PICC stands for "peripherally inserted central catheter". It is a soft, flexible, intravenous (I.V.) line, about 20 to30 cm long. The catheter is inserted through a vein in the arm or foot and threaded into one of the major blood vessels leading to the heart. It might also be referred to as a "long line".

Why Does My Baby Require a PICC Line?

A PICC line is ideal for babies requiring IV access for a long time. Your baby may require a PICC line for giving TPN or antibiotics. It reduces the need for lots of needles and cannulas. It can stay in place for many days to weeks.

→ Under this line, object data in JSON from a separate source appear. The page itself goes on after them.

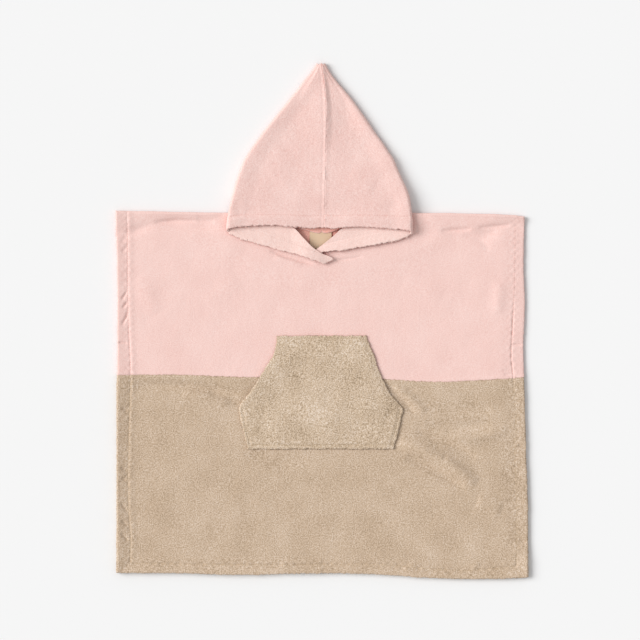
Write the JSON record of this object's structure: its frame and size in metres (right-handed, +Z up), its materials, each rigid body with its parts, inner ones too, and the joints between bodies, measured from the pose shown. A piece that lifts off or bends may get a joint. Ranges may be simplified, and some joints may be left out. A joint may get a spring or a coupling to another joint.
{
  "type": "hooded bath poncho",
  "caption": "Toddler's terry bath poncho laid flat, front up: pointed hood, wide body with open sides, blush top, sand bottom and a kangaroo pocket with slanted mouths.",
  "frame": {"origin": "under the middle of the laid garment's box, on the surface it lies on", "axes": "+Z up off the surface, out of the front; +Y from the bottom hem to the tip of the hood; +X to the right in the picture, the wearer's left"},
  "size_m": [0.6018, 0.7525, 0.0188],
  "materials": {
    "terry_blush": "soft looped cotton terry, matt, with a fine uneven pile",
    "terry_sand": "soft looped cotton terry, matt, with a fine uneven pile",
    "label_tape": "flat woven cotton tape, bare"
  },
  "bodies": {
    "root": {"yoke": "terry_blush", "front_lower": "terry_sand", "back_lower": "terry_sand", "hood_left": "terry_blush", "hood_right": "terry_blush", "pocket": "terry_sand", "label": "label_tape"}
  },
  "joints": []
}
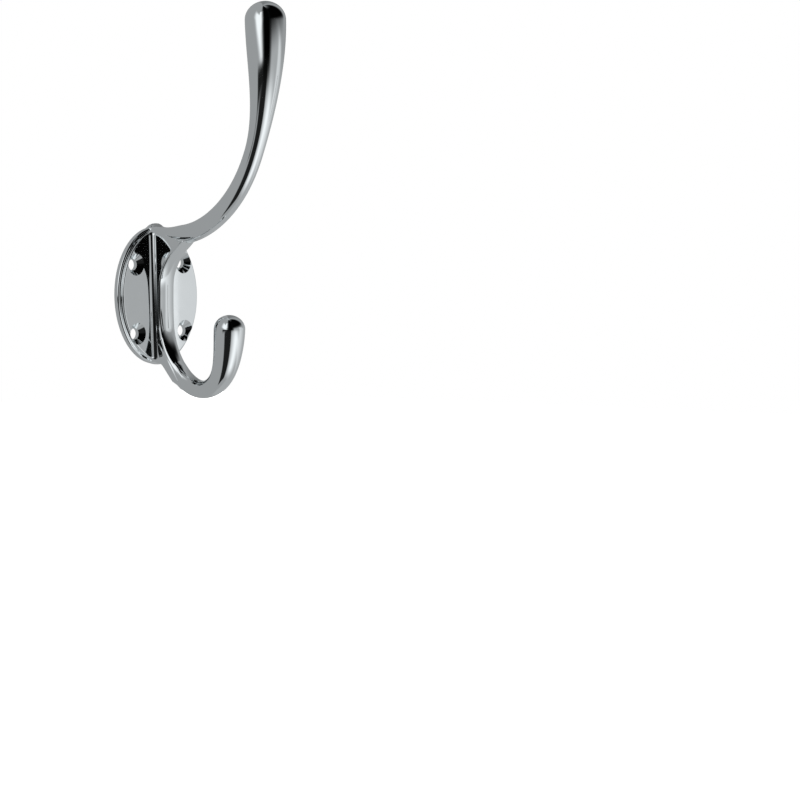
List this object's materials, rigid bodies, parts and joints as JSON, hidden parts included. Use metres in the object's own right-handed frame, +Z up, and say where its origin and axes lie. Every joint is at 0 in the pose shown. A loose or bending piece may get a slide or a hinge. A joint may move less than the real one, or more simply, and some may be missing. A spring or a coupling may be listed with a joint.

Will My Baby Need Another IV Cannula?

Even with a PICC line in, an IV cannula might be needed for giving blood or some medications which cannot be given through the PICC line.

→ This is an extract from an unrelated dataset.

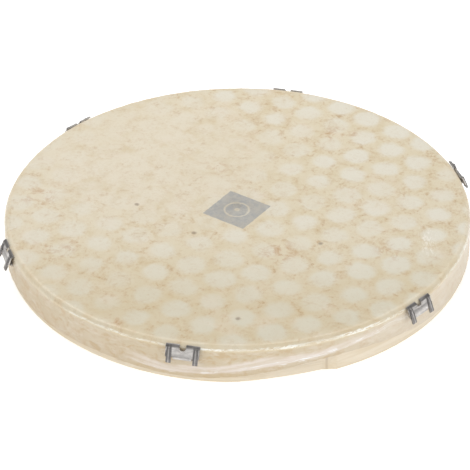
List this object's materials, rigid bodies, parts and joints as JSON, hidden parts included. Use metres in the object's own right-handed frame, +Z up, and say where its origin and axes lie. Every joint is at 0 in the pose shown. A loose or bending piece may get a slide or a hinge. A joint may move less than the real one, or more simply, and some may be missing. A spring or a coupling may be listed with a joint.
{
  "type": "frame drum",
  "caption": "Shallow round frame drum: a rawhide head over a bent-wood frame, held at the rim by steel claws that are tuned from inside.",
  "frame": {"origin": "centre of the drum's bottom edge, on the surface it rests on", "axes": "+Z up through the playing face; the first claw stands at -102.5 degrees from +X towards +Y"},
  "size_m": [0.4055, 0.411, 0.036],
  "materials": {
    "rawhide_head": "natural goatskin, thin and slightly glossy, mottled",
    "shell_wood": "bent beech, clear satin varnish",
    "ring_wood": "bent ash with a lap joint, satin",
    "hoop_wood": "bent beech, unvarnished",
    "claw_steel": "pressed sheet steel, dull zinc",
    "bracket_steel": "pressed sheet steel, dull zinc",
    "screw_steel": "bright zinc-plated steel"
  },
  "bodies": {
    "frame": {"rawhide_head": "rawhide_head", "flesh_hoop": "hoop_wood", "shell_ring": "shell_wood", "lower_ring": "ring_wood", "bracket_1": "bracket_steel", "wood_screw_1a": "screw_steel", "wood_screw_1b": "screw_steel", "bracket_2": "bracket_steel", "wood_screw_2a": "screw_steel", "wood_screw_2b": "screw_steel", "bracket_3": "bracket_steel", "wood_screw_3a": "screw_steel", "wood_screw_3b": "screw_steel", "bracket_4": "bracket_steel", "wood_screw_4a": "screw_steel", "wood_screw_4b": "screw_steel", "bracket_5": "bracket_steel", "wood_screw_5a": "screw_steel", "wood_screw_5b": "screw_steel", "bracket_6": "bracket_steel", "wood_screw_6a": "screw_steel", "wood_screw_6b": "screw_steel"},
    "claw_1_body": {"claw_1": "claw_steel", "square_nut_1": "screw_steel"},
    "screw_1_body": {"tension_screw_1": "screw_steel", "washer_1": "screw_steel"},
    "claw_2_body": {"claw_2": "claw_steel", "square_nut_2": "screw_steel"},
    "screw_2_body": {"tension_screw_2": "screw_steel", "washer_2": "screw_steel"},
    "claw_3_body": {"claw_3": "claw_steel", "square_nut_3": "screw_steel"},
    "screw_3_body": {"tension_screw_3": "screw_steel", "washer_3": "screw_steel"},
    "claw_4_body": {"claw_4": "claw_steel", "square_nut_4": "screw_steel"},
    "screw_4_body": {"tension_screw_4": "screw_steel", "washer_4": "screw_steel"},
    "claw_5_body": {"claw_5": "claw_steel", "square_nut_5": "screw_steel"},
    "screw_5_body": {"tension_screw_5": "screw_steel", "washer_5": "screw_steel"},
    "claw_6_body": {"claw_6": "claw_steel", "square_nut_6": "screw_steel"},
    "screw_6_body": {"tension_screw_6": "screw_steel", "washer_6": "screw_steel"}
  },
  "joints": [
    {"name": "screw_1_turn", "type": "hinge", "parent": "frame", "child": "screw_1_body", "pos_m": [-0.03755, -0.16939, 0.0069], "axis": [0, 0, 1], "range_deg": [-1080, 0]},
    {"name": "claw_1_slide", "type": "slide", "parent": "frame", "child": "claw_1_body", "axis": [0, 0, 1], "range_m": [0, 0.003]},
    {"name": "screw_2_turn", "type": "hinge", "parent": "frame", "child": "screw_2_body", "pos_m": [0.12523, -0.12009, 0.0069], "axis": [0, 0, 1], "range_deg": [-1080, 0]},
    {"name": "claw_2_slide", "type": "slide", "parent": "frame", "child": "claw_2_body", "axis": [0, 0, 1], "range_m": [0, 0.003]},
    {"name": "screw_3_turn", "type": "hinge", "parent": "frame", "child": "screw_3_body", "pos_m": [0.16644, 0.04899, 0.0069], "axis": [0, 0, 1], "range_deg": [-1080, 0]},
    {"name": "claw_3_slide", "type": "slide", "parent": "frame", "child": "claw_3_body", "axis": [0, 0, 1], "range_m": [0, 0.003]},
    {"name": "screw_4_turn", "type": "hinge", "parent": "frame", "child": "screw_4_body", "pos_m": [0.04139, 0.16849, 0.0069], "axis": [0, 0, 1], "range_deg": [-1080, 0]},
    {"name": "claw_4_slide", "type": "slide", "parent": "frame", "child": "claw_4_body", "axis": [0, 0, 1], "range_m": [0, 0.003]},
    {"name": "screw_5_turn", "type": "hinge", "parent": "frame", "child": "screw_5_body", "pos_m": [-0.1248, 0.12052, 0.0069], "axis": [0, 0, 1], "range_deg": [-1080, 0]},
    {"name": "claw_5_slide", "type": "slide", "parent": "frame", "child": "claw_5_body", "axis": [0, 0, 1], "range_m": [0, 0.003]},
    {"name": "screw_6_turn", "type": "hinge", "parent": "frame", "child": "screw_6_body", "pos_m": [-0.16547, -0.05217, 0.0069], "axis": [0, 0, 1], "range_deg": [-1080, 0]},
    {"name": "claw_6_slide", "type": "slide", "parent": "frame", "child": "claw_6_body", "axis": [0, 0, 1], "range_m": [0, 0.003]}
  ],
  "couplings": [
    {"joint": "screw_1_turn", "follows": "claw_1_slide", "rad_per_m": -6283.2},
    {"joint": "screw_2_turn", "follows": "claw_2_slide", "rad_per_m": -6283.2},
    {"joint": "screw_3_turn", "follows": "claw_3_slide", "rad_per_m": -6283.2},
    {"joint": "screw_4_turn", "follows": "claw_4_slide", "rad_per_m": -6283.2},
    {"joint": "screw_5_turn", "follows": "claw_5_slide", "rad_per_m": -6283.2},
    {"joint": "screw_6_turn", "follows": "claw_6_slide", "rad_per_m": -6283.2}
  ]
}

How are PICC Lines Inserted?

The PICC line is inserted using a sterile procedure. A large vein is selected – usually in the leg or the arm. It can be challenging at times if the veins are hard to see.

After the PICC line is put in, an x-ray is taken to make sure it is in the right place. The procedure may take up to 30 minutes from preparation to finish in most cases. Your baby will be given pain relief in the form of sucrose during the procedure similar to when placing an IV cannula.

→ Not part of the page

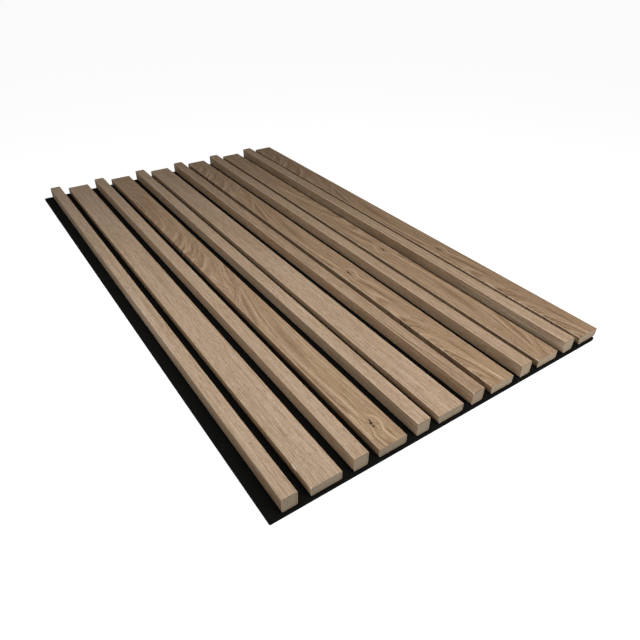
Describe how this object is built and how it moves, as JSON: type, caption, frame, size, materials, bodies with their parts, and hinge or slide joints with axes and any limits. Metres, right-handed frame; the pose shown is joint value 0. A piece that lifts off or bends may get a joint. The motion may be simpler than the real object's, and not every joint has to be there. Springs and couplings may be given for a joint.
{
  "type": "acoustic slat wall panel",
  "caption": "Flat wall panel of oak-wrapped slats, tall narrow and low wide in turn, fixed with open gaps across a black felt backing that laps out on one side.",
  "frame": {"origin": "under the middle of the panel, on the felt's back face, with the panel on its back", "axes": "+Y along the slats, +Z out of the face that shows, the felt's bare lap margin at -X"},
  "size_m": [0.6, 1.026, 0.028],
  "materials": {
    "oak_veneer": "pale oak-look wrap with fine straight and arched grain, satin",
    "mdf_core": "sawn fibreboard, matt",
    "black_felt": "pressed black felt, matt and fibrous",
    "staple_wire": "galvanised wire"
  },
  "bodies": {
    "root": {"felt_backing": "black_felt", "slat_01_narrow_core": "mdf_core", "slat_01_narrow_wrap": "oak_veneer", "slat_02_wide_core": "mdf_core", "slat_02_wide_wrap": "oak_veneer", "slat_03_narrow_core": "mdf_core", "slat_03_narrow_wrap": "oak_veneer", "slat_04_wide_core": "mdf_core", "slat_04_wide_wrap": "oak_veneer", "slat_05_narrow_core": "mdf_core", "slat_05_narrow_wrap": "oak_veneer", "slat_06_wide_core": "mdf_core", "slat_06_wide_wrap": "oak_veneer", "slat_07_narrow_core": "mdf_core", "slat_07_narrow_wrap": "oak_veneer", "slat_08_wide_core": "mdf_core", "slat_08_wide_wrap": "oak_veneer", "slat_09_narrow_core": "mdf_core", "slat_09_narrow_wrap": "oak_veneer", "slat_10_wide_core": "mdf_core", "slat_10_wide_wrap": "oak_veneer", "slat_11_narrow_core": "mdf_core", "slat_11_narrow_wrap": "oak_veneer", "slat_12_wide_core": "mdf_core", "slat_12_wide_wrap": "oak_veneer", "staples": "staple_wire"}
  },
  "joints": []
}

The doctor or nurse will talk to you about the procedure before it begins. Please feel free to ask them if you have any questions.

What Are The Complications?

Though uncommon the complications that can occur are:

  • Infection of the PICC line
  • The PICC line may leak
  • Thrombophlebitis – inflammation of the vein
  • Vascular perforation (very, very rare)

PICC lines are observed carefully during nursing shifts and if any of the above complications are noted, the line is immediately removed.